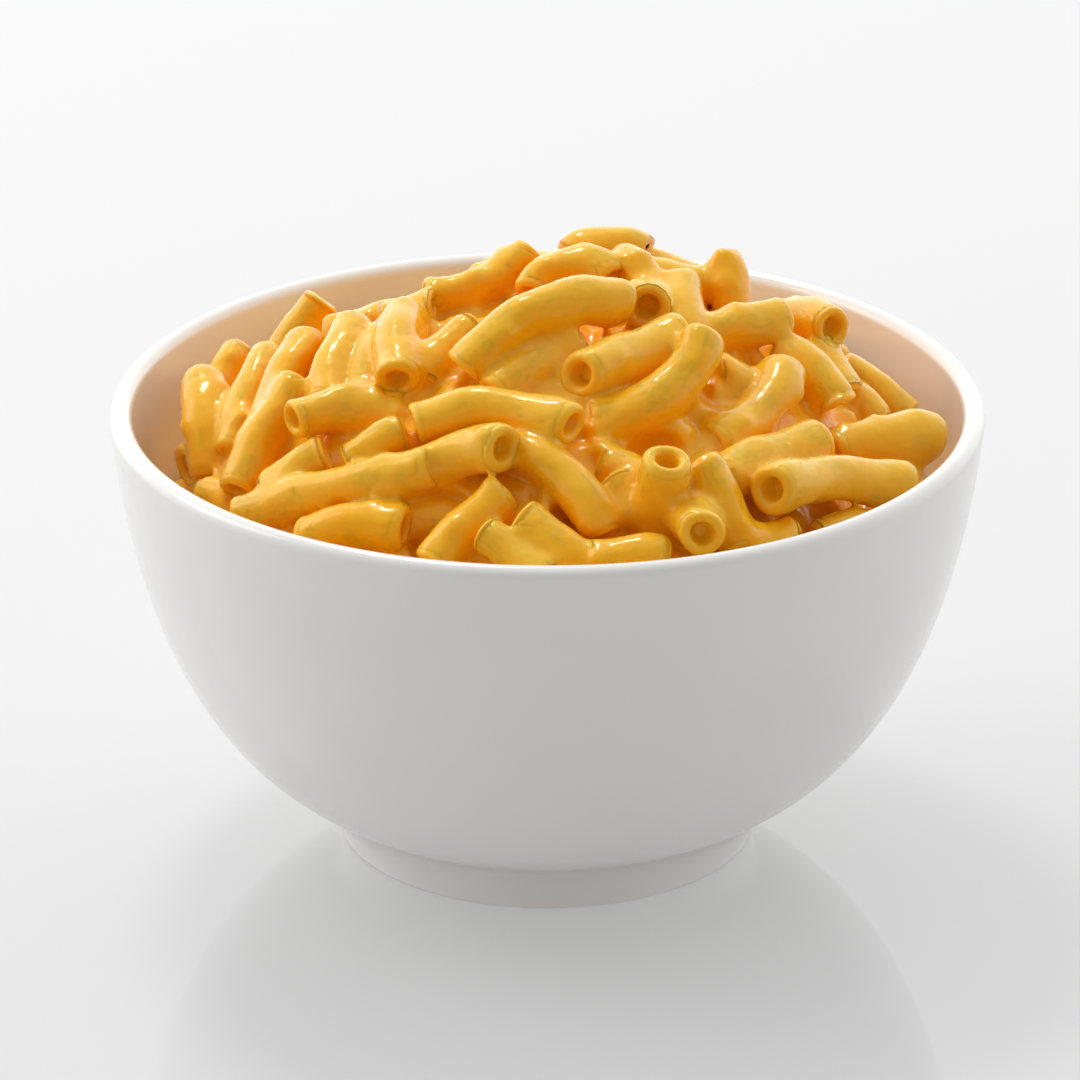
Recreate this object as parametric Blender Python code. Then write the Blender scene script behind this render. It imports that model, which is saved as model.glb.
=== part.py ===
"""Footed white bowl heaped with macaroni and cheese.

Metres, +Z up. The origin is the middle of the foot's resting face, and the bowl's axis is +Z.
Two pieces: the glazed bowl, turned about its axis, and the heap of elbow macaroni that fills it
and stands well above its lip. The heap is one solid, out to the uneven outline of the elbows.
"""

import math
import random

import bmesh
import bpy
from mathutils import Vector
from mathutils.geometry import interpolate_bezier

MM = 0.001

# Bowl: the outside
LIP_RADIUS = 70.0 * MM  # widest point, at the lip
LIP_HEIGHT = 74.0 * MM
FOOT_HEIGHT = 7.1 * MM  # where the wall springs from the foot
FOOT_TOP_RADIUS = 34.0 * MM
FOOT_BASE_RADIUS = 33.7 * MM
WALL_START_ANGLE = math.radians(19.7)  # above the horizontal, as the wall leaves the foot
WALL_START_PULL = 20.0 * MM  # length of the curve's handle there
WALL_END_ANGLE = math.radians(5.7)  # outward lean of the wall below the lip
WALL_END_PULL = 38.0 * MM

# Bowl: thickness, lip and underside
LIP_THICKNESS = 3.6 * MM
WALL_BASE_THICKNESS = 4.2 * MM
FLOOR_HEIGHT = 6.0 * MM  # inside, at the centre
FOOT_RING_WIDTH = 3.6 * MM
FOOT_RECESS = 2.2 * MM
FOOT_BEVEL = 0.6 * MM

# How finely the turned shapes are cut
SEGMENTS = 72
WALL_STEPS = 11
LIP_STEPS = 5
FLOOR_STEPS = 3

# Heap of macaroni
FILL_GAP = 0.3 * MM  # between the heap and the glaze
EDGE_HEIGHT = 55.0 * MM  # where the heap meets the wall
EDGE_UNEVENNESS = 2.2 * MM
EDGE_WAVES = (3, 5, 8)  # how many times each wave goes round the bowl
EDGE_PHASE = 0.7
CREST_RISE = 37.0 * MM  # of the dome, above the edge
CREST_OFFSET = (4.0 * MM, 5.0 * MM)  # the heap is highest right of centre and towards the back
DOME_POWER = 2.0
HEAP_SUBDIVISIONS = 5
ELBOW_RADIUS = 4.5 * MM
RIDGE_SPREAD = 1.6  # half width of an elbow's ridge, in elbow radii: sauce fills its flanks
ELBOW_LENGTH = 26.0 * MM
ELBOW_TURN = math.radians(80)  # how far a macaroni elbow curves from end to end
ELBOW_COUNT = 52
ELBOW_POINTS = 9
ELBOW_RISE = 4.5 * MM  # of an elbow's back, above the dome
ELBOW_LIFT = 1.5 * MM  # how much more or less than that some elbows rise
HEAP_SEED = 11

GLAZE_WHITE = (0.83, 0.83, 0.81, 1.0)
CHEESE_YELLOW = (0.80, 0.42, 0.06, 1.0)


def clear_scene():
    for obj in list(bpy.data.objects):
        bpy.data.objects.remove(obj)


def material(name, colour, roughness):
    made = bpy.data.materials.new(name)
    made.use_nodes = True
    shader = made.node_tree.nodes["Principled BSDF"]
    shader.inputs["Base Color"].default_value = colour
    shader.inputs["Roughness"].default_value = roughness
    shader.inputs["Metallic"].default_value = 0.0
    return made


def add_object(name, mesh, finish):
    obj = bpy.data.objects.new(name, mesh)
    mesh.materials.append(finish)
    bpy.context.scene.collection.objects.link(obj)
    return obj


def outer_wall():
    """(radius, height) from the top of the foot up to the widest point of the lip."""
    start = Vector((FOOT_TOP_RADIUS, FOOT_HEIGHT, 0))
    end = Vector((LIP_RADIUS, LIP_HEIGHT - LIP_THICKNESS / 2, 0))
    start_pull = Vector((math.cos(WALL_START_ANGLE), math.sin(WALL_START_ANGLE), 0)) * WALL_START_PULL
    end_pull = Vector((math.sin(WALL_END_ANGLE), math.cos(WALL_END_ANGLE), 0)) * WALL_END_PULL
    curve = interpolate_bezier(start, start + start_pull, end - end_pull, end, WALL_STEPS)
    return [(point.x, point.y) for point in curve]


def inner_wall():
    """The outer wall moved in by the wall's thickness, from above the foot up to the lip."""
    outer = outer_wall()
    inner = []
    for i, (radius, height) in enumerate(outer):
        before = Vector(outer[max(i - 1, 0)])
        after = Vector(outer[min(i + 1, len(outer) - 1)])
        along = (after - before).normalized()
        share = i / (len(outer) - 1)
        thickness = WALL_BASE_THICKNESS + (LIP_THICKNESS - WALL_BASE_THICKNESS) * share
        inner.append((radius - along.y * thickness, height + along.x * thickness))
    inner[-1] = (LIP_RADIUS - LIP_THICKNESS, LIP_HEIGHT - LIP_THICKNESS / 2)
    return inner


def floor():
    """The shallow inside floor, from the axis out to the start of the inner wall."""
    edge_radius, edge_height = inner_wall()[0]
    points = []
    for i in range(FLOOR_STEPS):
        share = i / FLOOR_STEPS
        points.append((edge_radius * share, FLOOR_HEIGHT + (edge_height - FLOOR_HEIGHT) * share**2))
    return points


def lip():
    """The half round over the lip, from the inside to the outside, without its two ends."""
    centre = LIP_RADIUS - LIP_THICKNESS / 2
    points = []
    for i in range(1, LIP_STEPS + 1):
        angle = math.pi * (1 - i / (LIP_STEPS + 1))
        points.append(
            (
                centre + math.cos(angle) * LIP_THICKNESS / 2,
                LIP_HEIGHT - LIP_THICKNESS / 2 + math.sin(angle) * LIP_THICKNESS / 2,
            )
        )
    return points


def foot():
    """Down the outside of the foot, across its resting face and up into the recess to the axis."""
    ring_inside = FOOT_BASE_RADIUS - FOOT_RING_WIDTH
    return [
        (FOOT_BASE_RADIUS, FOOT_BEVEL),
        (FOOT_BASE_RADIUS - FOOT_BEVEL, 0.0),
        (ring_inside + FOOT_BEVEL, 0.0),
        (ring_inside, FOOT_BEVEL),
        (ring_inside - FOOT_BEVEL, FOOT_RECESS),
        (0.0, FOOT_RECESS),
    ]


def make_bowl(finish):
    profile = floor() + inner_wall() + lip() + outer_wall()[::-1] + foot()
    mesh = bpy.data.meshes.new("bowl")
    edges = [(i, i + 1) for i in range(len(profile) - 1)]
    mesh.from_pydata([(radius, 0.0, height) for radius, height in profile], edges, [])
    bowl = add_object("bowl", mesh, finish)
    turn = bowl.modifiers.new("Turn", "SCREW")
    turn.axis = "Z"
    turn.steps = turn.render_steps = SEGMENTS
    turn.use_smooth_shade = True
    turn.use_merge_vertices = True
    turn.merge_threshold = 0.05 * MM
    return bowl


def cavity_radius(height):
    """Radius of the inside of the bowl at a height, less the gap that the heap keeps to it."""
    wall = floor() + inner_wall()
    for (low_radius, low), (high_radius, high) in zip(wall, wall[1:]):
        if height <= high:
            share = (height - low) / (high - low)
            return low_radius + (high_radius - low_radius) * share - FILL_GAP
    return wall[-1][0] - FILL_GAP


def dome_height(x, y):
    """Height of the smooth dome that the elbows lie on."""
    reach = cavity_radius(EDGE_HEIGHT)
    from_axis = min(math.hypot(x, y) / reach, 1.0)
    towards_edge = 1 - from_axis
    from_crest = math.hypot(x - CREST_OFFSET[0] * towards_edge, y - CREST_OFFSET[1] * towards_edge)
    return EDGE_HEIGHT + CREST_RISE * max(1 - (from_crest / reach) ** DOME_POWER, 0.0)


def scattered_elbows():
    """Each elbow as (x, y, rise) along its middle line, spread over the dome in a sunflower pattern."""
    chance = random.Random(HEAP_SEED)
    reach = cavity_radius(EDGE_HEIGHT) - ELBOW_RADIUS - ELBOW_LENGTH / 4
    golden_angle = math.pi * (3 - math.sqrt(5))
    bend_radius = ELBOW_LENGTH / ELBOW_TURN
    elbows = []
    for i in range(ELBOW_COUNT):
        spread = reach * math.sqrt((i + 0.5) / ELBOW_COUNT)
        middle = Vector((math.cos(i * golden_angle), math.sin(i * golden_angle))) * spread
        heading = chance.uniform(0, 2 * math.pi)
        rise = ELBOW_RISE + chance.uniform(-ELBOW_LIFT, ELBOW_LIFT)
        pivot = middle - Vector((math.cos(heading), math.sin(heading))) * bend_radius
        line = []
        for step in range(ELBOW_POINTS):
            angle = heading + ELBOW_TURN * (step / (ELBOW_POINTS - 1) - 0.5)
            x = pivot.x + math.cos(angle) * bend_radius
            y = pivot.y + math.sin(angle) * bend_radius
            line.append((x, y, rise))
        elbows.append(line)
    return elbows


def heap_height(x, y, elbows):
    """The dome, with the rounded ridge of whatever elbow lies over that point."""
    ridge = 0.0
    for line in elbows:
        for point_x, point_y, rise in line:
            across = math.hypot(x - point_x, y - point_y) / (RIDGE_SPREAD * ELBOW_RADIUS)
            if across < 1:
                ridge = max(ridge, rise * math.cos(across * math.pi / 2) ** 2)
    return dome_height(x, y) + ridge


def edge_height(azimuth):
    """The heap's uneven line along the wall: slow waves round the bowl, the quicker ones weaker."""
    waves = [math.sin(count * azimuth + EDGE_PHASE * count) / (i + 1) for i, count in enumerate(EDGE_WAVES)]
    return EDGE_HEIGHT + EDGE_UNEVENNESS * sum(waves) / len(waves)


def dome_point(azimuth, outward, elbows):
    """A point of the dome, at a share of the way out from its middle to the wall."""
    edge = edge_height(azimuth)
    radius = cavity_radius(edge) * outward
    x, y = math.cos(azimuth) * radius, math.sin(azimuth) * radius
    return Vector((x, y, heap_height(x, y, elbows) + (edge - EDGE_HEIGHT) * outward**2))


def bed_point(azimuth, outward):
    """A point of the heap's underside, at a share of the way along the glaze from the middle to the edge."""
    edge = edge_height(azimuth)
    glaze = [(radius, height) for radius, height in floor() + inner_wall() if height < edge - FILL_GAP]
    bed = [Vector((max(radius - FILL_GAP, 0), height + FILL_GAP)) for radius, height in glaze]
    bed.append(Vector((cavity_radius(edge), edge)))
    remaining = outward * sum((upper - lower).length for lower, upper in zip(bed, bed[1:]))
    for lower, upper in zip(bed, bed[1:]):
        stretch = (upper - lower).length
        if remaining <= stretch:
            break
        remaining -= stretch
    radius, height = lower.lerp(upper, min(remaining / stretch, 1.0))
    return Vector((math.cos(azimuth) * radius, math.sin(azimuth) * radius, height))


def make_heap(finish):
    """A ball of even triangles: its upper half becomes the dome and its lower half fills the bowl."""
    elbows = scattered_elbows()
    shape = bmesh.new()
    bmesh.ops.create_icosphere(shape, subdivisions=HEAP_SUBDIVISIONS, radius=1.0)
    for vert in shape.verts:
        azimuth = math.atan2(vert.co.y, vert.co.x)
        outward = math.sqrt(1 - min(abs(vert.co.z), 1.0))  # shares the triangles out evenly
        if vert.co.z >= 0:
            vert.co = dome_point(azimuth, outward, elbows)
        else:
            vert.co = bed_point(azimuth, outward)

    mesh = bpy.data.meshes.new("macaroni_heap")
    shape.to_mesh(mesh)
    shape.free()
    heap = add_object("macaroni_heap", mesh, finish)
    mesh.shade_smooth()
    return heap


def main():
    clear_scene()
    make_bowl(material("White glaze", GLAZE_WHITE, roughness=0.25))
    make_heap(material("Cheese sauce", CHEESE_YELLOW, roughness=0.35))


main()
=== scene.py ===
import math

import bmesh
import bpy
import numpy as np
import openvdb
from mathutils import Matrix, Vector
from mathutils.geometry import interpolate_bezier


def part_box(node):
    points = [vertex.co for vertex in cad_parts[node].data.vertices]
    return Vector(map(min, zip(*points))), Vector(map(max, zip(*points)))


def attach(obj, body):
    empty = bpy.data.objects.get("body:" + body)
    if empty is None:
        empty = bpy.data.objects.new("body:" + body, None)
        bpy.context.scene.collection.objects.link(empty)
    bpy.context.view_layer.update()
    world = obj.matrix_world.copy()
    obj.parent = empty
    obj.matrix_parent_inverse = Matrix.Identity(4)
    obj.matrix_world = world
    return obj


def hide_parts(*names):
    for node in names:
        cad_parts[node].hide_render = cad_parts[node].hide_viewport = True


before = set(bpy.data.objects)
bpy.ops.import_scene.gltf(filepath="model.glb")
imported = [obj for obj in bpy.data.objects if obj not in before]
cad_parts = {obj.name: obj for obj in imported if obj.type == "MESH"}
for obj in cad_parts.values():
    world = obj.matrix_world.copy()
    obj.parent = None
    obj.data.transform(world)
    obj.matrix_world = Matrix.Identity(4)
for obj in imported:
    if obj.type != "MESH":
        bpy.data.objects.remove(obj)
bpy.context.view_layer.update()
mm = 0.001
bowlLow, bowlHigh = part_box("bowl")
lipRadius = bowlHigh.x / mm
lipHeight = bowlHigh.z / mm
print("frame loaded, bowl", round(lipRadius * 2), "mm across")


def hexColour(code):
    # sRGB hex to the linear colour that the shader wants
    parts = [int(code[i : i + 2], 16) / 255 for i in (1, 3, 5)]
    return [p / 12.92 if p <= 0.04045 else ((p + 0.055) / 1.055) ** 2.4 for p in parts] + [1.0]


def addNode(tree, kind, settings=None, links=None):
    # settings are the node's own properties or its inputs' values, links the sockets that feed it
    node = tree.nodes.new(kind)
    for key, value in (settings or {}).items():
        if isinstance(key, str) and hasattr(node, key):
            setattr(node, key, value)
        else:
            node.inputs[key].default_value = value
    for key, source in (links or {}).items():
        tree.links.new(source, node.inputs[key])
    return node


def newMaterial(name):
    material = bpy.data.materials.new(name)
    material.use_nodes = True
    material.node_tree.nodes.clear()
    return material, material.node_tree


def storeFloats(mesh, name, values):
    data = mesh.attributes.new(name, "FLOAT", "POINT").data
    data.foreach_set("value", np.asarray(values, np.float32))


def storeVectors(mesh, name, values):
    data = mesh.attributes.new(name, "FLOAT_VECTOR", "POINT").data
    data.foreach_set("vector", np.asarray(values, np.float32).ravel())


def addPiece(name, mesh, material):
    piece = bpy.data.objects.new(name, mesh)
    mesh.materials.clear()
    mesh.materials.append(material)
    bpy.context.scene.collection.objects.link(piece)
    return piece


view = {
    "target": (-1.2, 0, 49.9),
    "distance": 1200,
    "elevation": 22.6,
    "lens": 248,
    "sensor": 36,
}


def makeCamera():
    camera = bpy.data.objects.new("camera", bpy.data.cameras.new("camera"))
    rise = math.radians(view["elevation"])
    back = Vector((0, -math.cos(rise), math.sin(rise)))
    camera.location = (Vector(view["target"]) + back * view["distance"]) * mm
    camera.rotation_euler = (-back).to_track_quat("-Z", "Y").to_euler()
    camera.data.lens = view["lens"]
    camera.data.sensor_width = view["sensor"]
    camera.data.clip_start = 0.05
    camera.data.clip_end = 20
    bpy.context.scene.collection.objects.link(camera)
    bpy.context.scene.camera = camera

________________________

**AIM**
Your task is to reproduce exactly the lines beginning at the line containing "return heap" and ending at the line containing "obj.parent = empty", inclusive.

**EXERCISE SOLUTION**
    return heap


def main():
    clear_scene()
    make_bowl(material("White glaze", GLAZE_WHITE, roughness=0.25))
    make_heap(material("Cheese sauce", CHEESE_YELLOW, roughness=0.35))


main()
=== scene.py ===
import math

import bmesh
import bpy
import numpy as np
import openvdb
from mathutils import Matrix, Vector
from mathutils.geometry import interpolate_bezier


def part_box(node):
    points = [vertex.co for vertex in cad_parts[node].data.vertices]
    return Vector(map(min, zip(*points))), Vector(map(max, zip(*points)))


def attach(obj, body):
    empty = bpy.data.objects.get("body:" + body)
    if empty is None:
        empty = bpy.data.objects.new("body:" + body, None)
        bpy.context.scene.collection.objects.link(empty)
    bpy.context.view_layer.update()
    world = obj.matrix_world.copy()
    obj.parent = empty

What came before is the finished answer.